We are running into this at work.
When running ghc
on NixOS, it correctly determines that the encoding should be UTF-8. However, when running ghc
on Ubuntu, it incorrectly thinks the encoding should be ASCII.
Here is an example of running it on NixOS:
$ which locale
/run/current-system/sw/bin/locale
$ locale
LANG=en_US.UTF-8
LC_CTYPE="en_US.UTF-8"
LC_NUMERIC="en_US.UTF-8"
LC_TIME="en_US.UTF-8"
LC_COLLATE="en_US.UTF-8"
LC_MONETARY="en_US.UTF-8"
LC_MESSAGES="en_US.UTF-8"
LC_PAPER="en_US.UTF-8"
LC_NAME="en_US.UTF-8"
LC_ADDRESS="en_US.UTF-8"
LC_TELEPHONE="en_US.UTF-8"
LC_MEASUREMENT="en_US.UTF-8"
LC_IDENTIFICATION="en_US.UTF-8"
LC_ALL=en_US.UTF-8
$ nix-shell -p ghc --command 'which locale'
/nix/store/22h3f311fjymkvp683kb657jycs7i5pn-glibc-2.27-bin/bin/locale
$ nix-shell -p ghc --command 'locale'
LANG=en_US.UTF-8
LC_CTYPE="en_US.UTF-8"
LC_NUMERIC="en_US.UTF-8"
LC_TIME="en_US.UTF-8"
LC_COLLATE="en_US.UTF-8"
LC_MONETARY="en_US.UTF-8"
LC_MESSAGES="en_US.UTF-8"
LC_PAPER="en_US.UTF-8"
LC_NAME="en_US.UTF-8"
LC_ADDRESS="en_US.UTF-8"
LC_TELEPHONE="en_US.UTF-8"
LC_MEASUREMENT="en_US.UTF-8"
LC_IDENTIFICATION="en_US.UTF-8"
LC_ALL=en_US.UTF-8
$ nix-shell -p ghc --command ghci
> import System.IO
> System.IO.localeEncoding
UTF-8
> import GHC.IO.Encoding.Iconv
> GHC.IO.Encoding.Iconv.localeEncodingName
"UTF-8"
Here is what happens on Ubuntu:
$ which locale
/usr/bin/locale
$ locale
LANG=en_US.UTF-8
LANGUAGE=
LC_CTYPE="en_US.UTF-8"
LC_NUMERIC=ja_JP.UTF-8
LC_TIME=ja_JP.UTF-8
LC_COLLATE="en_US.UTF-8"
LC_MONETARY=ja_JP.UTF-8
LC_MESSAGES="en_US.UTF-8"
LC_PAPER=ja_JP.UTF-8
LC_NAME=ja_JP.UTF-8
LC_ADDRESS=ja_JP.UTF-8
LC_TELEPHONE=ja_JP.UTF-8
LC_MEASUREMENT=ja_JP.UTF-8
LC_IDENTIFICATION=ja_JP.UTF-8
LC_ALL=
$ nix-shell -p ghc --command 'which locale'
/nix/store/rjsymbdxlwmfbpasn0jik1w97wgfk3qj-glibc-2.27-bin/bin/locale
$ nix-shell -p ghc --command 'locale'
LANG=en_US.UTF-8
LC_CTYPE="en_US.UTF-8"
LC_NUMERIC=ja_JP.UTF-8
LC_TIME=ja_JP.UTF-8
LC_COLLATE="en_US.UTF-8"
LC_MONETARY=ja_JP.UTF-8
LC_MESSAGES="en_US.UTF-8"
LC_PAPER=ja_JP.UTF-8
LC_NAME=ja_JP.UTF-8
LC_ADDRESS=ja_JP.UTF-8
LC_TELEPHONE=ja_JP.UTF-8
LC_MEASUREMENT=ja_JP.UTF-8
LC_IDENTIFICATION=ja_JP.UTF-8
LC_ALL=
$ nix-shell -p ghc --command 'ghci'
> import System.IO
> System.IO.localeEncoding
ASCII
$ nix-shell -p ghc --command 'env LC_ALL=C.UTF-8 ghci'
> import System.IO
> System.IO.localeEncoding
UTF-8
As above, you can see that explicitly setting LC_ALL=C.UTF-8
, GHC picks up the encoding correctly.
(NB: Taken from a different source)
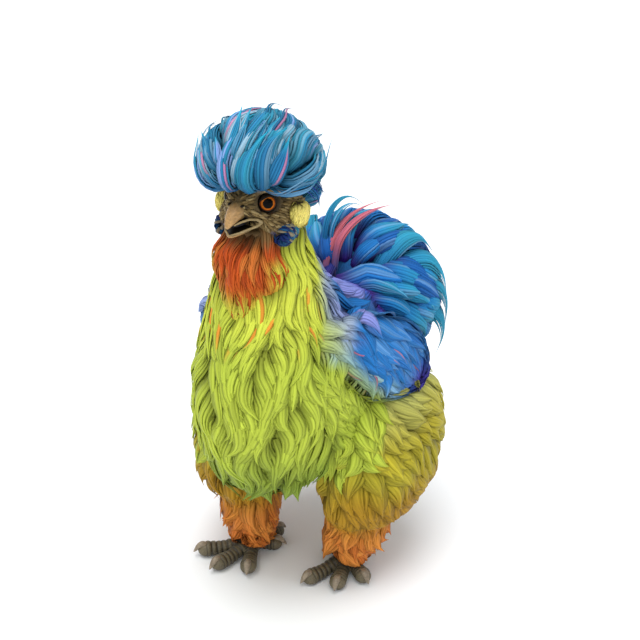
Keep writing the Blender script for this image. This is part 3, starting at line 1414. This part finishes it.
def grow_tail():
    """The tail's cushion and its long loose feathers."""
    tail = form_of("tail_form", [ellipsoid("tail", TAIL_MIDDLE, TAIL_HALF)])
    spots = polar_spots(tail[1], TAIL_MIDDLE, TAIL_POLE, TAIL_ROWS, TAIL["space"], draw)
    grow("tail_coat", tail, TAIL, off_the_pole, tail_colour, "tail_feathers", ["tail"], None, spots)
    placed(coat("tail_plumes", plume_lines(ARCHED), PLUME, plume_colour, 3), "tail_feathers")
    placed(coat("tail_streaks", plume_lines(STREAKS), STREAK, streak_colour, 4), "tail_feathers")
    placed(coat("tail_sickles", plume_lines(SICKLES, (1, -1)), SICKLE, plume_colour, 5), "tail_feathers")


def grow_crest():
    """The crest's locks, its spikes at the front, its wisps and its drooping strands."""
    fall = ellipsoid("fall", CREST_FALL, CREST_FALL_HALF)
    dome = form_of("crest_form", [crest_dome(CREST_HALF, CREST_SAG), fall])
    way, colour, slot = over_the_crest, crest_colour, "crest_feathers"
    for name, kind, rows, nodes in (
        ("crest_coat", CREST, CREST_ROWS, ["crest"]),
        ("crest_spikes", SPIKE, None, []),
        ("crest_wisps", WISP, WISP_ROWS, []),
    ):
        spots = SPIKE_SPOTS
        if rows:
            spots = polar_spots(dome[1], CREST_MIDDLE, CREST_POLE, rows, kind["space"], draw)
        grow(name, dome, kind, way, colour, slot, nodes, None, spots, off_the_eyes)
    placed(coat("crest_droops", plume_lines(DROOPS), DROOP, droop_colour, 6), "crest_feathers")


def grow_face():
    """The face's small feathers, and the nape's, which lead from the crest to the neck."""
    face = form_of("face_form", head_pieces(0.0010), 2, SKIN_VOXEL)
    grow(
        "face_coat", face, FACE, over_the_face, face_colour, "face_skin", ["head"],
        lambda p: p.y < -0.018, None, off_the_openings,
    )
    nape = form_of("nape_form", [bare_trunk(), *head_pieces()])
    grow(
        "nape_coat", nape, NAPE, steady(0.0, 0.25, -1.0), trunk_colour, "neck_feathers", [],
        lambda p: p.y > -0.0225 and 0.262 < p.z < 0.290,
    )


def tint_skin():
    """Colours the skin as the coat over it, only darker, and the mouth almost black."""
    flesh = points_of(skin)
    x, y, z = np.abs(flesh[:, 0]), flesh[:, 1], flesh[:, 2]
    half = np.full(len(flesh), 0.5)
    tint = trunk_colour(flesh, half, half, half)
    for colour, share in (
        (leg_colour, smooth(0.125, 0.100, z) * (x > 0.012)),
        (tail_colour, smooth(0.06, 0.075, y)),
        (wing_colour, smooth(0.046, 0.052, x) * smooth(0.13, 0.14, z)),
        (beard_colour, smooth(0.232, 0.240, z) * smooth(-0.035, -0.045, y)),
        (face_colour, smooth(0.274, 0.280, z) * smooth(-0.014, -0.022, y)),
        (crest_colour, smooth(0.303, 0.308, z)),
    ):
        tint = mix(tint, colour(flesh, half, half, half), share)
    mouth_half = np.array(MOUTH_HALF + Vector([0.0006] * 3))
    mouth = (np.abs((flesh - np.array(MOUTH_MIDDLE)) / mouth_half) ** 2).sum(1)
    tint = mix(tint, UMBER * 0.3, (mouth < 1.1) * 1.0)
    colour_points(skin.data, tint * 0.6)


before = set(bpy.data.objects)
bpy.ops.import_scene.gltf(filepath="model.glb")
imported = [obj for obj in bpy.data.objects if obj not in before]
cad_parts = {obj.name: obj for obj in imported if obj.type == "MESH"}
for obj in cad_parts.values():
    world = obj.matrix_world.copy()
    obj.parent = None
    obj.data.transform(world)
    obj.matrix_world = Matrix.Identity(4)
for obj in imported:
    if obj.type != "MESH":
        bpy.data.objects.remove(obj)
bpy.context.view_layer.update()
eye_low, eye_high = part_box("eye_left")
SHIFT = (eye_low + eye_high) / 2 - EYE_MIDDLE
make_stage()

FEATHER = painted("feather", 0.6, (4.0, 0.8, 1.0), 0.0002, "Lie", shine=0.15, contrast=0.20)
SKIN_SURFACE = painted("skin", 0.7, (900.0, 900.0, 500.0), 0.0006)
HORN_SURFACE = painted("horn", 0.38, (900.0, 400.0, 900.0), 0.0002, shine=0.4)
SCUTE = painted("scute", 0.5, (1400.0, 1400.0, 1400.0), 0.0003, shine=0.4, contrast=0.35)
WET = painted("wet", 0.10, (2000.0, 2000.0, 2000.0), 0.0, shine=0.06, contrast=0.1)

skin = shaded(make_skin())
SKIN_TREE = tree_of(skin)
FORMS = []
draw = random.Random(7)
rng = np.random.default_rng(7)

# The coat takes its random draws in this order.
grow_trunk()
grow_beard()
for name, side in SIDES:
    grow_leg(name, side)
    grow_wing(name, side)
    grow_ear(name, side)
grow_tail()
grow_crest()
grow_face()
for name, side in SIDES:
    make_eye(name, side)
make_beak()
for name, side in SIDES:
    make_foot(name, side)
tint_skin()
surfaced(skin, SKIN_SURFACE)
under_the_coat = ("torso", "neck", "head", "thigh_left", "thigh_right", "shank_left", "shank_right")
placed(skin, "body_feathers", *under_the_coat)
for form in FORMS:
    bpy.data.objects.remove(form)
However, be aware that there seems to be some weirdness with locales, and locales you may think exist do not actually exist. On Ubuntu again:
$ nix-shell -p ghc --command 'env LC_ALL=C.UTF-8 ghci'
/nix/store/cinw572b38aln37glr0zb8lxwrgaffl4-bash-4.4-p23/bin/sh: warning: setlocale: LC_ALL: cannot change locale (en_US.UTF-8)
> import System.IO
> System.IO.localeEncoding
ASCII
I haven't done a whole lot of testing of this, but this problem appears to have come about recently.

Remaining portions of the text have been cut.